Недавно она прочла у Лескова, что люди женятся и выходят замуж менее разборчиво, чем покупают себе пару обуви. Как это точно. Хотя от постоянного ношения неудобных туфель в худшем случае можно лишь натереть мозоль, а это ведь не так страшно, как плодить сирот, «детей веселого ужина», или детей, похожих как две капли воды на ненавистного человека и потому безрадостных материнскому взору. Точно так случилось в их семье: мать ненавидела отца тяжелой, удушающей ненавистью, а Катя была его копия. Причин для ненависти у Клавдии Филипповны, казалось, не было: Сергей Петрович не пил, не гулял, не курил, зарплату приносил домой всю до копейки, да и зарабатывал он немало, будучи первоклассным экскаваторщиком. Словом, причин вроде бы не было, а ненависть была. С самого младенчества чувствовала Катя тяжелый, отравляющий дух этой ненависти, дух, пропитавший сам воздух в их квартире.
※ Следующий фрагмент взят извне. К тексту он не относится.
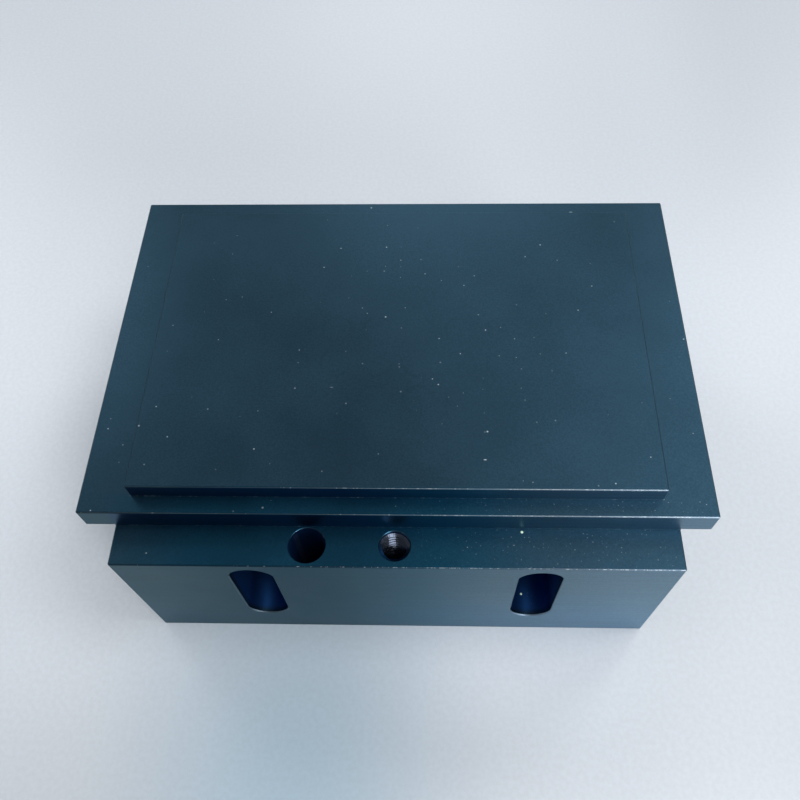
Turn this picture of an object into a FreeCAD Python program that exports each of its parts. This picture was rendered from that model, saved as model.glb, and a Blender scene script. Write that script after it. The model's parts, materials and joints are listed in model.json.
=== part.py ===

Видимо, совсем не случайно и молоко у матери оказалось такое прогорклое, что Катя не брала грудь и пришлось перевести ее на искусственное питание, а Клавдии Филипповне сцеживать свое молоко на выброс, в умывальную раковину в ванной.
Отец любил Катю, но почему-то боялся обнаруживать свою любовь к дочери перед женой. Бывало, даже конфету совал украдкой, воровато оглядываясь. Если бы не эта его постыдная оглядка, может быть, Катя и не предпочла бы интернат живым родителям. Летом, после окончания Катей шестого класса, Сергей Петрович и Клавдия Филипповна уехали на два года в Африку – строить что-то там в горячих песках, а дочку сдали в интернат соседнего областного города. Через два года родители возвратились, а Катя так прижилась в интернате, что решительно отказалась его покинуть. И, как выяснилось, правильно сделала. Вскоре в интернат приехала Клавдия Филипповна и сказала:
– Я разошлась с твоим отцом. – При этом голубые, чуть выцветшие глаза ее сияли таким торжеством победителя, что в них неловко было смотреть.
– Ма, но он же хороший человек…
– Хороший, – с готовностью согласилась Клавдия Филипповна, – дурного ничего не скажу, но жить больше не буду.
– А как же теперь он? – растерянно спросила Катя. Клавдия Филипповна смягчилась в своей ожесточенной радости, задумалась, тяжело вздохнула.
– Господи, хоть бы руки на себя не наложил, черт лысый… – И заспешила, засобиралась домой.